The true reason for the strike, Smith alleged, has nothing to do with unfair labor practices. “It’s so disappointing to have union leadership not being honest with their members and telling them that we have money that we don’t have,” he said. “The reason for this is because of the Janus decision.”
The Janus decision is the the 2017 Supreme Court ruling Janus v. American Federation of State, County and Municipal Employees when the court shut off a crucial stream of revenue for public employee unions: mandatory fees from non-members.

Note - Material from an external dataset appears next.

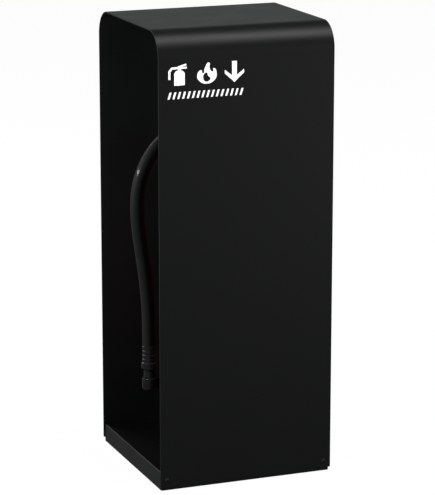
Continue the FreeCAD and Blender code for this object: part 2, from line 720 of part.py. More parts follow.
def safety_pin():
    """Steel pin through lever and ears, with a collar and a stub in the pull ring."""
    length = LEVER_OUTER + PIN_END_BEYOND_LEVER - pin_stop_y()
    place = V(PIN_X, pin_stop_y(), PIN_Z)
    pin = rod(place, Y_AXIS, length, PIN_RADIUS)
    tip = edges_where(pin, lambda point, edge: point.y > LEVER_OUTER)
    pin = pin.makeChamfer(PIN_RADIUS / 2, [edge for edge in tip if edge.Closed])
    collar = rod(place, -Y_AXIS, PIN_STOP_THICKNESS, PIN_STOP_RADIUS)
    return pin.fuse(collar)


def pull_ring():
    """Moulded finger ring on the pin's collar."""
    seat = pin_stop_y() - PIN_STOP_THICKNESS
    centre = V(PIN_X, seat - RING_RADIUS - RING_WIRE, PIN_Z)
    ring = Part.makeTorus(RING_RADIUS, RING_WIRE, centre, X_AXIS)
    root = rod(V(PIN_X, seat, PIN_Z), -Y_AXIS, RING_ROOT, RING_WIRE)
    return ring.fuse(root)


def gauge_place(distance):
    """Point on the gauge's axis, at a distance out from the valve's middle."""
    return V(0, -distance, GAUGE_Z)


def gauge_case():
    """Shallow round cup for the dial, with a thicker floor and a rounded rim."""
    case = rod(gauge_place(GAUGE_REACH), -Y_AXIS, GAUGE_THICKNESS, GAUGE_RADIUS)
    rims = [edge for edge in case.Edges if edge.Closed]
    case = case.makeFillet(GAUGE_ROUND, rims)
    pocket = rod(
        gauge_place(GAUGE_REACH + GAUGE_FLOOR), -Y_AXIS, GAUGE_THICKNESS,
        GAUGE_RADIUS - GAUGE_WALL)
    return case.cut(pocket)


def gauge_dial():
    """Printed disc on the case's floor, with the needle's spindle."""
    start = gauge_place(GAUGE_REACH + GAUGE_FLOOR)
    disc = rod(start, -Y_AXIS, DIAL_THICKNESS, GAUGE_RADIUS - GAUGE_WALL)
    spindle = rod(start, -Y_AXIS, DIAL_THICKNESS + SPINDLE_HEIGHT, SPINDLE_RADIUS)
    return disc.fuse(spindle)


def gauge_needle():
    """Flat pointer with a hub on the spindle and a short tail that balances it."""
    back = GAUGE_REACH + GAUGE_FLOOR + DIAL_THICKNESS + NEEDLE_LIFT
    corners = [
        V(-NEEDLE_TIP_HALF_WIDTH, 0, NEEDLE_REACH), V(NEEDLE_TIP_HALF_WIDTH, 0, NEEDLE_REACH),
        V(NEEDLE_TAIL_HALF_WIDTH, 0, -NEEDLE_TAIL), V(-NEEDLE_TAIL_HALF_WIDTH, 0, -NEEDLE_TAIL),
    ]
    blade = Part.Face(Part.makePolygon(corners + corners[:1]))
    blade.translate(gauge_place(back))
    blade = blade.extrude(V(0, -NEEDLE_THICKNESS, 0))
    hub = rod(gauge_place(back), -Y_AXIS, NEEDLE_THICKNESS, NEEDLE_HUB_RADIUS)
    needle = blade.fuse(hub)
    bore = rod(gauge_place(back), -Y_AXIS, NEEDLE_THICKNESS, SPINDLE_RADIUS + NEEDLE_CLEARANCE)
    return needle.cut(bore)


def gauge_lens():
    """Clear window pressed into the case's rim."""
    front = GAUGE_REACH + GAUGE_THICKNESS - LENS_SET_BACK
    start = gauge_place(front - LENS_THICKNESS)
    return rod(start, -Y_AXIS, LENS_THICKNESS, GAUGE_RADIUS - GAUGE_WALL)


def hose_nut():
    """Union nut that holds the hose's sleeve on the outlet."""
    start = HOSE_START - OUTLET_DIRECTION * (HOSE_SLEEVE_LENGTH + HOSE_NUT_LENGTH)
    nut = hexagon(HOSE_NUT_ACROSS_FLATS, HOSE_NUT_LENGTH, start, OUTLET_DIRECTION)
    bore = rod(start, OUTLET_DIRECTION, HOSE_NUT_LENGTH, OUTLET_RADIUS + THREAD_CLEARANCE)
    return nut.cut(bore)


def hose_sleeve():
    """Sleeve that the hose is crimped in, behind the union nut."""
    start = HOSE_START - OUTLET_DIRECTION * HOSE_SLEEVE_LENGTH
    sleeve = rod(start, OUTLET_DIRECTION, HOSE_SLEEVE_LENGTH, HOSE_SLEEVE_RADIUS)
    rims = [edge for edge in sleeve.Edges if edge.Closed]
    return sleeve.makeFillet(SLEEVE_ROUND, rims)


def hose_path():
    """Straight runs joined by tangent arcs, with the radius of each arc."""
    points = HOSE_POINTS
    edges = []
    radii = []
    here = points[0]
    for index in range(1, len(points) - 1):
        back = points[index - 1] - points[index]
        ahead = points[index + 1] - points[index]
        half = back.getAngle(ahead) / 2
        reach = HOSE_ARC_SHARE * min(back.Length, ahead.Length)
        radius = reach * math.tan(half)
        start = points[index] + V(back).normalize() * reach
        end = points[index] + V(ahead).normalize() * reach
        toward = (V(back).normalize() + V(ahead).normalize()).normalize()
        middle = points[index] + toward * (radius / math.sin(half) - radius)
        edges.append(Part.LineSegment(here, start).toShape())
        edges.append(Part.Arc(start, middle, end).toShape())
        radii.append(radius)
        here = end
    edges.append(Part.LineSegment(here, points[-1]).toShape())
    return Part.Wire(edges), radii


def hose():
    """Rubber hose from the sleeve at the valve to the crimp at the nozzle."""
    path, radii = hose_path()
    circle = Part.Circle(HOSE_START, OUTLET_DIRECTION, HOSE_RADIUS).toShape()
    tube = path.makePipeShell([Part.Wire([circle])], True, False)
    section = math.pi * HOSE_RADIUS ** 2
    print("hose length %.1f mm" % path.Length)
    print("hose radii", " ".join("%.0f" % radius for radius in radii))
    print("hose volume over section times length %.5f" % (tube.Volume / (section * path.Length)))
    return tube


def at_nozzle(shape):
    """Moves a shape turned about Z to the hose end's axis."""
    shape.translate(V(HOSE_END.x, HOSE_END.y, 0))
    return shape


def nozzle_crimp():
    """Crimped sleeve on the hose's end, with pressed grooves round it."""
    sleeve = turned([
        (0, UNION_TOP), (CRIMP_RADIUS, UNION_TOP),
        (CRIMP_RADIUS, HOSE_END.z - SLEEVE_ROUND),
        (CRIMP_RADIUS - SLEEVE_ROUND, HOSE_END.z), (0, HOSE_END.z),
    ])
    pitch = CRIMP_LENGTH / (CRIMP_GROOVES + 1)
    for index in range(CRIMP_GROOVES):
        middle = UNION_TOP + (index + 1) * pitch
        floor = CRIMP_RADIUS - CRIMP_GROOVE_DEPTH
        beyond = CRIMP_RADIUS + CRIMP_GROOVE_DEPTH
        groove = turned([
            (floor, middle - CRIMP_GROOVE_WIDTH / 2),
            (beyond, middle - CRIMP_GROOVE_WIDTH),
            (beyond, middle + CRIMP_GROOVE_WIDTH),
            (floor, middle + CRIMP_GROOVE_WIDTH / 2),
        ])
        sleeve = sleeve.cut(groove)
    return at_nozzle(sleeve)


def nozzle_union():
    """Round nut between the crimped sleeve and the nozzle."""
    return at_nozzle(turned([
        (0, UNION_FOOT), (UNION_RADIUS - UNION_BEVEL, UNION_FOOT),
        (UNION_RADIUS, UNION_FOOT + UNION_BEVEL),
        (UNION_RADIUS, UNION_TOP - UNION_BEVEL),
        (UNION_RADIUS - UNION_BEVEL, UNION_TOP), (0, UNION_TOP),
    ]))


def nozzle():
    """Turned nozzle, tapered to its mouth, which points down into the holder."""
    foot = UNION_FOOT - NOZZLE_LENGTH
    shoulder = CUP_TOP + CUP_CLEARANCE
    bore_top = foot + NOZZLE_BORE_DEPTH
    body = turned([
        (NOZZLE_BORE_RADIUS, foot),
        (NOZZLE_TIP_RADIUS, foot),
        (NOZZLE_RADIUS, shoulder),
        (NOZZLE_RADIUS, UNION_FOOT),
        (0, UNION_FOOT),
        (0, bore_top),
        (NOZZLE_THROAT_RADIUS, bore_top),
    ])
    return at_nozzle(body)


def nozzle_holder():
    """Moulded cup for the nozzle, on an arm from a pad against the strap."""
    cup = rod(V(HOSE_END.x, 0, CUP_FOOT), Z_AXIS, CUP_HEIGHT, CUP_OUTER_RADIUS)
    pad_inner = -STRAP_OUTER
    pad_outer = pad_inner - PAD_THICKNESS
    arm_foot = CUP_FOOT + ARM_MARGIN
    arm_height = CUP_HEIGHT - 2 * ARM_MARGIN
    arm = Part.makeBox(
        pad_inner - HOSE_END.x, ARM_THICKNESS, arm_height,
        V(HOSE_END.x, -ARM_THICKNESS / 2, arm_foot))
    pad = Part.makeBox(
        PAD_THICKNESS + PAD_HALF_WIDTH, 2 * PAD_HALF_WIDTH, arm_height,
        V(pad_outer, -PAD_HALF_WIDTH, arm_foot))
    lower = edges_where(cup, lambda point, edge: point.z < CUP_FOOT + TOUCH)
    cup = cup.makeFillet(CUP_ROUND, lower)
    upper = edges_where(cup, lambda point, edge: point.z > CUP_TOP - TOUCH)
    cup = cup.makeFillet(CUP_LIP_ROUND, upper)
    holder = cup.fuse([arm, pad])
    holder = holder.cut(rod(V(0, 0, CUP_FOOT), Z_AXIS, CUP_HEIGHT, STRAP_OUTER))
    pocket = turned([
        (0, CUP_TOP - CUP_DEPTH),
        (NOZZLE_TIP_RADIUS + CUP_CLEARANCE, CUP_TOP - CUP_DEPTH),
        (NOZZLE_RADIUS + CUP_CLEARANCE, CUP_TOP),
        (NOZZLE_RADIUS + CUP_CLEARANCE, CUP_TOP + CUP_ROUND),
        (0, CUP_TOP + CUP_ROUND),
    ])
    return holder.cut(at_nozzle(pocket)).removeSplitter()


def holder_strap():
    """Steel strap round the bottle, drawn together by a screw through its two ears."""
    foot = STRAP_MIDDLE - STRAP_WIDTH / 2
    cut_foot = V(0, 0, foot - OVERRUN)
    cut_height = STRAP_WIDTH + 2 * OVERRUN
    ear_root = STRAP_INNER - STRAP_GAP
    band = rod(V(0, 0, foot), Z_AXIS, STRAP_WIDTH, STRAP_OUTER)
    for side in (-1, 1):
        inner_x = side * STRAP_GAP / 2
        start_x = inner_x if side > 0 else inner_x - STRAP_THICKNESS
        ear = Part.makeBox(
            STRAP_THICKNESS, STRAP_OUTER + STRAP_EAR - ear_root, STRAP_WIDTH,
            V(start_x, ear_root, foot))
        band = band.fuse(ear)
    band = band.cut(rod(cut_foot, Z_AXIS, cut_height, STRAP_INNER))
    opening = Part.makeBox(
        STRAP_GAP, 2 * STRAP_GAP, cut_height, cut_foot + V(-STRAP_GAP / 2, ear_root, 0))
    band = band.cut(opening)
    start = V(-STRAP_GAP, strap_screw_y(), STRAP_MIDDLE)
    hole = rod(start, X_AXIS, 2 * STRAP_GAP, STRAP_SCREW_RADIUS + THREAD_CLEARANCE)
    return band.cut(hole).removeSplitter()


def strap_screw_y():
    """Place of the strap's screw, in the middle of its ears."""
    return STRAP_OUTER + STRAP_EAR / 2


def strap_screw():
    """Screw through the strap's ears, with its square nut at the far side."""
    seat_x = STRAP_GAP / 2 + STRAP_THICKNESS
    place = V(0, strap_screw_y(), STRAP_MIDDLE)
    shank_start = place - X_AXIS * (seat_x + STRAP_SCREW_OVERHANG)
    shank = rod(shank_start, X_AXIS, 2 * seat_x + STRAP_SCREW_OVERHANG, STRAP_SCREW_RADIUS)
    head = rod(place + X_AXIS * seat_x, X_AXIS, STRAP_SCREW_HEAD_HEIGHT, STRAP_SCREW_HEAD)
    nut = Part.makeBox(
        STRAP_SCREW_HEAD_HEIGHT, 2 * STRAP_SCREW_HEAD, 2 * STRAP_SCREW_HEAD,
        place - V(seat_x + STRAP_SCREW_HEAD_HEIGHT, STRAP_SCREW_HEAD, STRAP_SCREW_HEAD))
    return shank.fuse([head, nut])


def write(name, shape):
    """Writes one node's solids and prints its name, solid count and volume."""
    if not shape.isValid():
        print("not valid:", name)
    shape.exportStep("parts/" + name + ".step")
    print("%-16s solids %d volume %.0f" % (name, len(shape.Solids), shape.Volume))


def main():
    os.makedirs("parts", exist_ok=True)
    screws = [base_screw(side, place) for side, place in screw_places()]
    nuts = [weld_nut(side, place) for side, place in screw_places()]
    write("base_screws", Part.makeCompound(screws))
    write("weld_nuts", Part.makeCompound(nuts))
    pieces = [
        body_panel, base_tray, bottle, foot_ring, cap_nut, valve_body, valve_stem,
        carry_handle, handle_rivet, squeeze_lever, lever_pivot, safety_pin, pull_ring,
        gauge_case, gauge_dial, gauge_needle, gauge_lens, hose_nut, hose_sleeve, hose,
        nozzle_crimp, nozzle_union, nozzle, nozzle_holder, holder_strap, strap_screw,
    ]
    for piece in pieces:
        write(piece.__name__, piece())


main()
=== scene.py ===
"""Looks of a fire extinguisher floor box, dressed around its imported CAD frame, in metres."""

import json
import math

import bpy
from mathutils import Matrix, Vector

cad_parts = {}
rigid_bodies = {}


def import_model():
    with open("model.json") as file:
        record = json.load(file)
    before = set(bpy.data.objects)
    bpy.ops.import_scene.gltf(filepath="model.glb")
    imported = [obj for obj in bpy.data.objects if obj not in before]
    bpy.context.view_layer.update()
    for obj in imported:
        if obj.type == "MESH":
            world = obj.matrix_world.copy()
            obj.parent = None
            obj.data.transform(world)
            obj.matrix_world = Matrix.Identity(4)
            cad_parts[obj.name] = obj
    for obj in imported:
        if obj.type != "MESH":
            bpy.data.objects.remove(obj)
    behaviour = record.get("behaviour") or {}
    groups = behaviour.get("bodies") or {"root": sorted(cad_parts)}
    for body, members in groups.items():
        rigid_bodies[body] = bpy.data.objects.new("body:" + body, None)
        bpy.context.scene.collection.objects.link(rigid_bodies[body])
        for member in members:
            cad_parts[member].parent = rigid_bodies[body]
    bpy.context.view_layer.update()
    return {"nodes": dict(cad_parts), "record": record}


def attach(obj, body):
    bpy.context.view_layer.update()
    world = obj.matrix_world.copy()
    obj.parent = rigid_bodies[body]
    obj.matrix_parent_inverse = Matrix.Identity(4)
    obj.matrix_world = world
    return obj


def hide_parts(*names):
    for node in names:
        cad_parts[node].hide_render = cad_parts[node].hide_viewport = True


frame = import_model()
nodes = frame["nodes"]

# ---------------------------------------------------------------- camera and hose

CAMERA_PLACE = (-1.24796, -3.20486, 1.14781)
CAMERA_TILT = 76.363  # degrees from looking straight down
CAMERA_TURN = -21.346  # degrees about the upright axis
CAMERA_LENS = 178.53  # millimetres, as the sensor's width
SENSOR_WIDTH = 36.0
CAMERA_REACH = 50.0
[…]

Unions now feel greater pressure to prove their worth, Smith argued. “The way to prove that they’re valuable is to treat employees and their members fairly,” the county boss said. “While they’re out on strike, members are losing money and their not able to benefit from the 3 percent raise that’s on the table. It wasn’t too long ago that we were called ‘Santa Claus County’ because we’re very, very, very, very caring towards our employees.”
Pickering contends otherwise.
Many social workers have been working mandatory overtime for five years, she noted. They’re commuting two hours to work. And all too often, they work 10-hour days with unpredictable schedules. For the union to return to the negotiation table, Pickering said the county must conduct a study to evaluate appropriate workloads and address the poor labor conditions endured by social workers.
Smith said the union argument is misleading. “That complaint has been consistent for the last 20 years,” he said. “We’ve addressed it numerous times—all kinds of workload studies. We won’t conduct workload study unilaterally. We will conduct it if we come to an agreement at the table ”
With the economy apparently verging toward a recession, Smith said the union’s demands are simply unworkable.
“This strike is a face saving effort from union leadership,” Smith said. “They erroneously convince their members that the county has $1 billion sitting in some drawer.”
Jennifer Wadsworth also contributed to this report.